Counter narrative: the missing link in Pakistan's counter terrorism strategy.
Technical Report,26 Jun 2017,24 May 2018
US Army School for Advanced Military Studies Fort Leavenworth United States
Pagination or Media Count:
Pakistan is grappling with the duo of religious extremism and terrorism. The country has suffered the most to terrorism due to both its geographic location and policy decisions that it made in the past. Ever since assuming the status of a frontline state in the US-led war on terror, more than 80,000 Pakistanis have died in terrorist acts while the national exchequer has suffered a colossal loss of more than 123 bn. Despite their manifestly gruesome behavior, the ability of the terrorists to retain the support and affiliation of a segment of the society is an ironical fact. It shows the effectiveness of the terrorists narrative and their ability to appeal to the citizens as well as some political elites. Besides the terrorists ability, it is also the inability of the state and its institutions to formulate a coherent counter narrative, or exploit the prevailing one.

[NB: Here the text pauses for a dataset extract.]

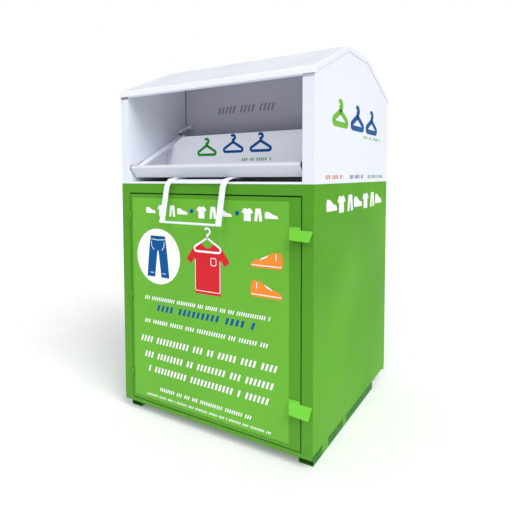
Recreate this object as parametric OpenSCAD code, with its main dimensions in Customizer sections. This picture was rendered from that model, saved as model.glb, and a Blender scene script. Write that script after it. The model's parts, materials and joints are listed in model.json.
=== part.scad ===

The terrorists skillfully tailor their narrative to not only appeal to broader Islamic narrative but also find traction with regional and national narratives, developed by Pakistan and assisted by the United States and Saudi Arabia in the backdrop of the Afghan Jihad from 1979 to 1989. Pakistan is fighting the monster it jointly created with the United States and Saudi Arabia, since 2001, but its counter-terrorism efforts have largely remained focused on the kinetic use of force. Extensive military operations have successfully eliminated terrorist safe havens, which they once enjoyed. However, the lack of a scientific and systematic approach to defeat religious extremism on ideological grounds, which lays at the root of the problem, have prevented Pakistan from translating its military successes into a long term national narrative. The prevailing master national narrative that the terrorists exploit is the outcome of a well-orchestrated process 1979-1989 and can only be undone or modified through an equally effective, if not more efficient, narrative building process.